Repeat exactly, please, the lines that begin at the start of the listing and end at the line holding "CUP_LOW = 1112".

— begin —

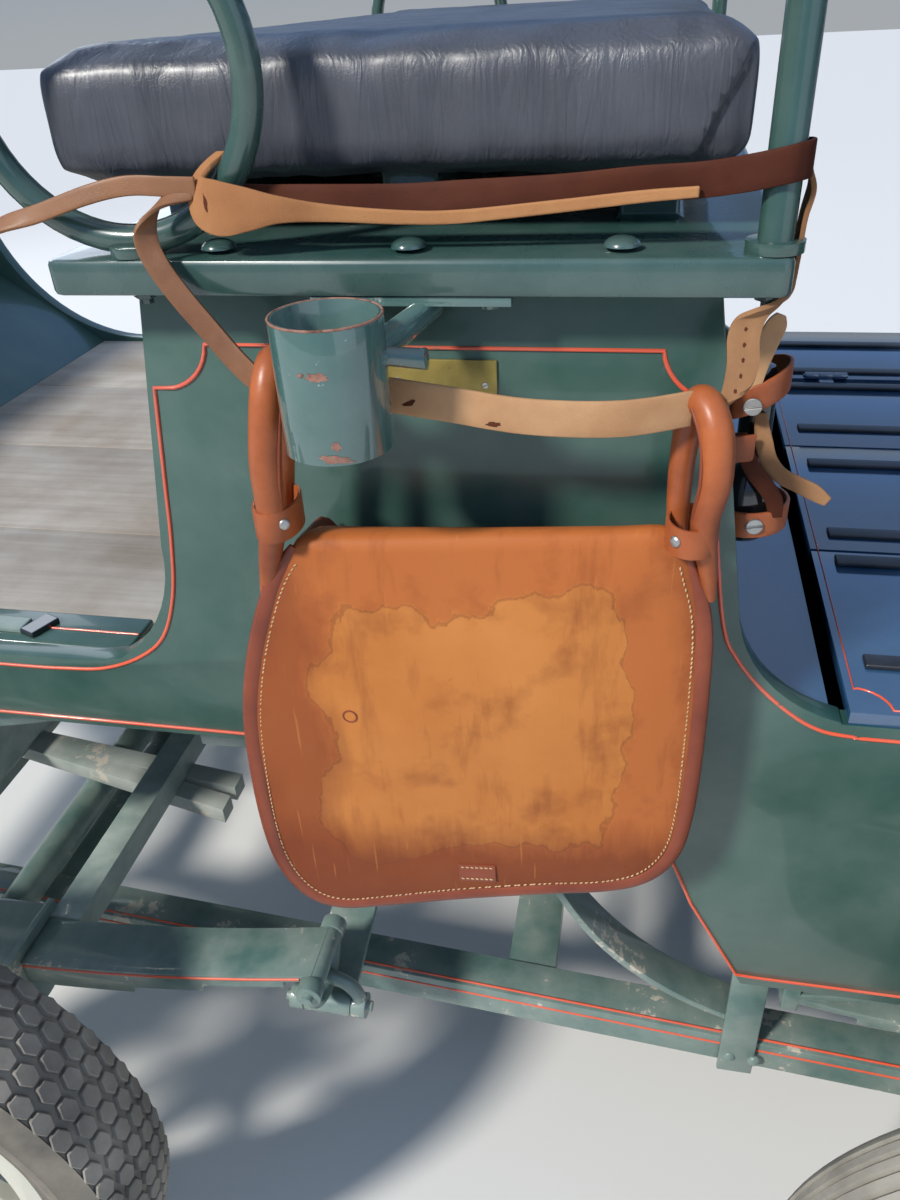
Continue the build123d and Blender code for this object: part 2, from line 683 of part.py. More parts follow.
def rear_spring():
    # A flat full elliptic between the axle and the boot.
    y = -perch_y(REAR_AXLE_X)
    pieces = []
    for index, half in enumerate((300, 230, 160)):
        low = leaf_arc((REAR_AXLE_X, 399 + 1550), 1550 + index * LEAF, half, LEAF,
                       lambda x, z: Vector(x, y - 22, z))
        high = leaf_arc((REAR_AXLE_X, 452 - 1550), -(1550 + index * LEAF), half, LEAF,
                        lambda x, z: Vector(x, y - 22, z))
        pieces.append(Solid.extrude(low, Vector(0, 44, 0)))
        pieces.append(Solid.extrude(high, Vector(0, 44, 0)))
    for side in (-1, 1):
        x = REAR_AXLE_X + side * 302
        pieces.append(block((x - 9, x + 9), (y - 22, y + 22), (406, 445)))
    return fused(pieces)


CUP = (1004, -631)
CUP_R = 37.5
CUP_TOP = 1205
CUP_LOW = 1112


def cup_holder():
    # A can on a slanting arm under a flat bar, with a clamp stub at its side, open at the top.
    x, y = CUP
    can = Solid.make_cylinder(CUP_R, CUP_TOP - CUP_LOW, Plane((x, y, CUP_LOW)))
    bar = block((969, 1106), (-PLANK_HALF + 3, -PLANK_HALF + 30), (PLANK_BOTTOM - 6, PLANK_BOTTOM))
    arm = rod((1049, -541, PLANK_BOTTOM - 10), (1024, -608, 1172), 9)
    stub = rod((1025, -606, 1168), (1059, -606, 1170), 7)
    heads = [rod((sx, -543, PLANK_BOTTOM - 10), (sx, -543, PLANK_BOTTOM - 3), 7) for sx in (986, 1090)]
    return fused([can, bar, arm, stub] + heads) - Solid.make_cylinder(CUP_R - 3, CUP_TOP, Plane((x, y, CUP_LOW + 4)))


BAG_X = (882, 1258)
BAG_Z = (634, 1049)
BAG_FRONT = (-618, -582)
HANDLE_R = 12


def tool_bag():
    # A leather satchel with rounded lower corners; its flap stands further out on the left.
    x0, x1 = BAG_X
    z0, z1 = BAG_Z
    deep, shallow = BAG_FRONT
    steps = [(x0 + 71, z1 - 2), ((x0 + 28, z1 - 90), (x0 + 4, z1 - 185)), (x0 + 2, z0 + 86)]
    steps += [((x0 + 14, z0 + 20), (x0 + 58, z0)), (x1 - 118, z0 + 32), ((x1 - 29, z0 + 56), (x1 - 2, z0 + 136))]
    steps += [((x1 + 2, z1 - 150), (x1 - 14, z1 - 39)), (x1 - 30, z1 - 3)]
    body = board_xz(steps, deep, -BODY_HALF)
    cheek = board_xy([(x0 - 9, deep - 1), (x1 + 9, deep - 1), (x1 + 9, shallow), (x0 - 9, deep)], z0 - 5, z1 + 5)
    left = round_bar([(930, deep + 16, 1012), (941, -600, 1056), (945, -602, 1110), (956, -590, 1154),
                      (961, -570, 1120), (957, -563, 1060), (946, -560, 1015)], HANDLE_R)
    right = round_bar([(1245, -566, 1004), (1240, -584, 1055), (1245, -588, 1104), (1233, -574, 1142),
                       (1224, -560, 1105), (1224, -556, 1050), (1227, -552, 1010)], HANDLE_R)
    return fused([body - cheek, left, right])


RING_FACE = -RAIL_Y - POST_R - 3.2
PLANK_FACE = -PLANK_HALF - 3.2


def leather_straps():
    # The suede band through the handles, a long strap across the arm's ring and two that hold the bag.
    suede = flat_band([(1046, 1122), (1120, 1118), (1215, 1128)], 24, 3.6, -598)
    long_strap = flat_band([(715, 1226), (757, 1244.5), (803, 1259), (850, 1265), (920, 1259), (1030, 1251),
                            (1137, 1252), (1220, 1258), (1268, 1268)], 13, 3, RING_FACE)
    hanging = flat_band([(862, 1262), (853, 1238), (864, 1215), (887, 1186), (921, 1152), (934, 1144)], 15, 3,
                        PLANK_FACE)
    post = flat_band([(1272, 1272), (1284, 1240), (1287, 1215), (1272, 1183), (1258, 1155), (1250, 1138)], 18, 3,
                     PLANK_FACE)
    ties = [block((low, low + 12), (PLANK_FACE + 3, RING_FACE), (1256, 1264)) for low in (858, 1272)]
    return several([suede, long_strap, fused([hanging, ties[0]]), fused([post, ties[1]])])


BOTTLE = (1272, -474)
BOTTLE_R = 21
BOTTLE_NECK_R = 13
BOTTLE_LOW = 985


def holder_bottle():
    # A black flask in two leather loops that are screwed behind the driver's seat box.
    x, y = BOTTLE
    shape = Solid.make_cylinder(BOTTLE_R, 58, Plane((x, y, BOTTLE_LOW)))
    shape = shape.fillet(9, shape.edges())
    neck = Solid.make_cylinder(BOTTLE_NECK_R, 105, Plane((x, y, BOTTLE_LOW + 50)))
    loops = []
    for z, radius, lean in ((996, BOTTLE_R, 0), (1092, BOTTLE_NECK_R, 8)):
        loops.append(leather_loop(x, y, z, radius, lean))
    return fused([shape, neck] + loops)


def leather_loop(x, y, z, radius, lean):
    # A band round the flask with a tongue to the seat box's rear board.
    band = Solid.make_cylinder(radius + 3, 22, Plane((x, y, z)))
    tongue = block((BOX_REAR, x), (y - radius - 3, y - radius), (z, z + 22))
    return fused([band, tongue, block((BOX_REAR, x), (y - 8, y + 8), (z + lean, z + 22 - lean))])


def maker_plate():
    return block((1008, 1090), (-BODY_HALF - 2, -BODY_HALF), (1110, 1141))


panel = side_panel()
save("side_panel_left", panel)
save("side_panel_right", mirrored(panel))
save("front_floor", front_floor())
save("front_sills", front_sills())
save("dash", dash())
save("driver_box_walls", several([box_front(0, FLOOR_TOP), driver_box_rear()]))
save("rear_box_front", box_front(REAR_SEAT_STEP, DECK_TOP))
for prefix, offset in (("driver", 0), ("rear", REAR_SEAT_STEP)):
    save(prefix + "_plank", plank(offset))
    save(prefix + "_cushion", cushion(offset))
    save(prefix + "_seat_rails", seat_rails(offset))
    save(prefix + "_back_pad", back_pad(offset))
save("boot_shell", boot_shell())
save("deck_boards", deck_boards())
save("deck_strips", several([strip(315), strip(445)]))
save("deck_lid", deck_lid())
save("deck_lid_strips", several([strip(y) for y in (-447, -269, -209, -26, 87, 248)]))
save("perches", perches())
save("perch_irons", perch_irons())
save("upper_ring", upper_ring())
save("rear_axle", rear_axle())
save("rear_springs", both_sides(rear_spring()))
save("cup_holder", cup_holder())
save("tool_bag", tool_bag())
save("leather_straps", leather_straps())
save("holder_bottle", holder_bottle())
save("maker_plate", maker_plate())
save("front_axle", front_axle())
save("front_side_springs", both_sides(side_spring()))
save("front_cross_springs", several([cross_spring(KINGPIN_X + s * CROSS_SPRING_X) for s in (-1, 1)]))
save("front_shackles", front_shackles())
save("gear_frame", gear_frame())
save("draught_frame", draught_frame())
save("pole", pole())
save("swingletree_left", swingletree_left())
save("swingletree_right", mirrored(swingletree_left()))
for corner, x, side in (("front_left", KINGPIN_X, -1), ("front_right", KINGPIN_X, 1),
                        ("rear_left", REAR_AXLE_X, -1), ("rear_right", REAR_AXLE_X, 1)):
    save("tyre_" + corner, tyre(x, side))
    save("wheel_" + corner, wheel(x, side))
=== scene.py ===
import json
import math
import random

import bmesh
import bpy
from mathutils import Matrix, Vector, noise

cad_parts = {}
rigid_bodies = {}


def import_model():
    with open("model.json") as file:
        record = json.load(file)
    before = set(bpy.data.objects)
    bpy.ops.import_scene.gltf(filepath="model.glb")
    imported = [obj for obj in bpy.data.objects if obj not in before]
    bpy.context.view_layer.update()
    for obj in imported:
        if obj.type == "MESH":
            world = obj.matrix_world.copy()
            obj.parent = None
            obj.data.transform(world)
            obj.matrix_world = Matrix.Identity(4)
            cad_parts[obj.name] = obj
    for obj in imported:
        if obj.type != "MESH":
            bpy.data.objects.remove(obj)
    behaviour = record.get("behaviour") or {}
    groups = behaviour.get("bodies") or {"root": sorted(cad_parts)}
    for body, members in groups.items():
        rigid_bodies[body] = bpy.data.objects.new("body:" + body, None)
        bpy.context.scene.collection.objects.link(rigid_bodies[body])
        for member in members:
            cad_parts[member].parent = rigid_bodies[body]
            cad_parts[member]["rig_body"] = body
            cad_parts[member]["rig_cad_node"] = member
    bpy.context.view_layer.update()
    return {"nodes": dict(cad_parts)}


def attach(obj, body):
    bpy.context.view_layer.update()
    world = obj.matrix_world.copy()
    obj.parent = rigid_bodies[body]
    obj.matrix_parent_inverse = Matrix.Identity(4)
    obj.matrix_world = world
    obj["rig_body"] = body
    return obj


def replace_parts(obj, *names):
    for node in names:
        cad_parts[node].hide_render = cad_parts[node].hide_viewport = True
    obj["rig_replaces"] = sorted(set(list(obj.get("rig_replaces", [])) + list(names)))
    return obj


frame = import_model()
nodes = frame["nodes"]
print("carriage loaded,", len(nodes), "pieces")


# camera where the photographer stood, looking down at the driver's seat
cameraLook = {"place": (1.195, -1.176, 1.363), "tilt": 32.56, "turn": -12.83, "roll": -3.27, "lens": 28.434}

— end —

FINAL RESULT:
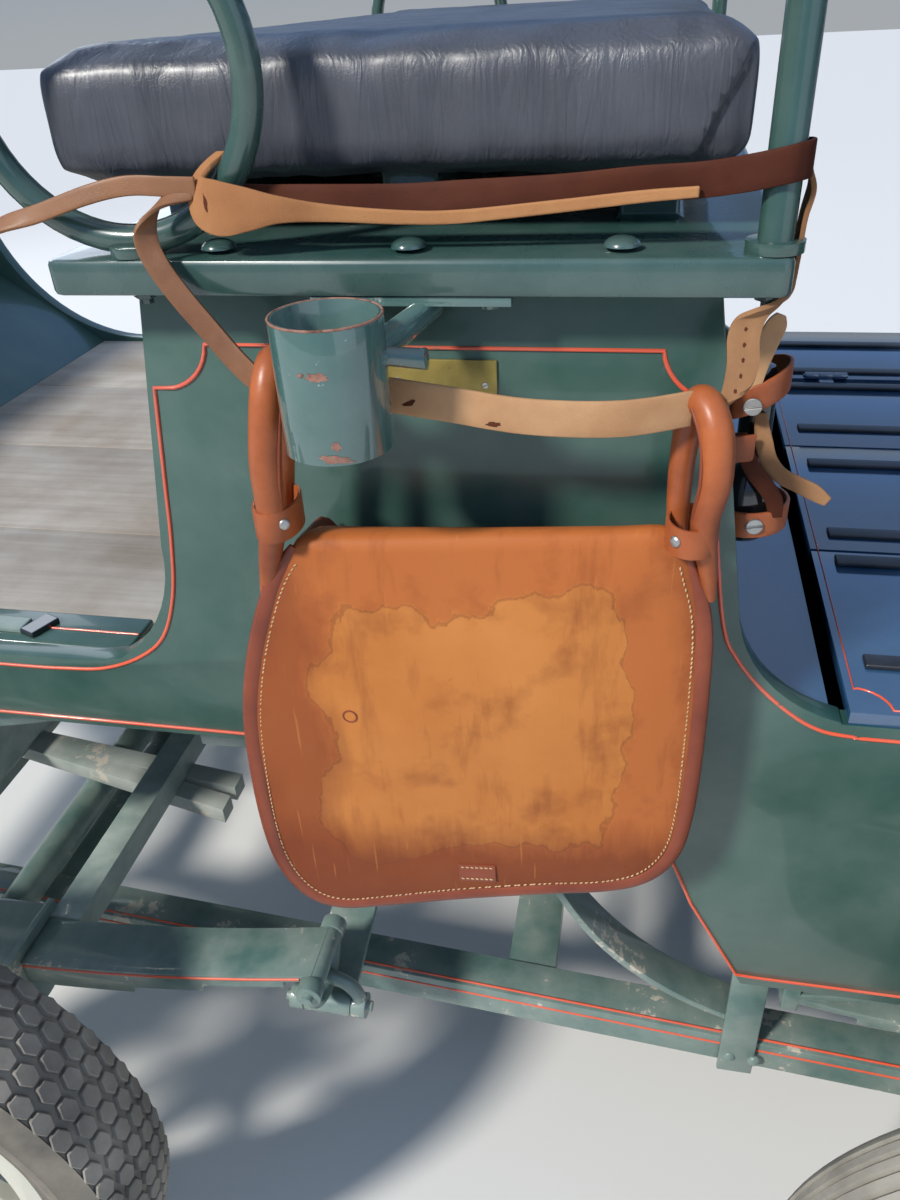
Continue the build123d and Blender code for this object: part 2, from line 683 of part.py. More parts follow.
def rear_spring():
    # A flat full elliptic between the axle and the boot.
    y = -perch_y(REAR_AXLE_X)
    pieces = []
    for index, half in enumerate((300, 230, 160)):
        low = leaf_arc((REAR_AXLE_X, 399 + 1550), 1550 + index * LEAF, half, LEAF,
                       lambda x, z: Vector(x, y - 22, z))
        high = leaf_arc((REAR_AXLE_X, 452 - 1550), -(1550 + index * LEAF), half, LEAF,
                        lambda x, z: Vector(x, y - 22, z))
        pieces.append(Solid.extrude(low, Vector(0, 44, 0)))
        pieces.append(Solid.extrude(high, Vector(0, 44, 0)))
    for side in (-1, 1):
        x = REAR_AXLE_X + side * 302
        pieces.append(block((x - 9, x + 9), (y - 22, y + 22), (406, 445)))
    return fused(pieces)


CUP = (1004, -631)
CUP_R = 37.5
CUP_TOP = 1205
CUP_LOW = 1112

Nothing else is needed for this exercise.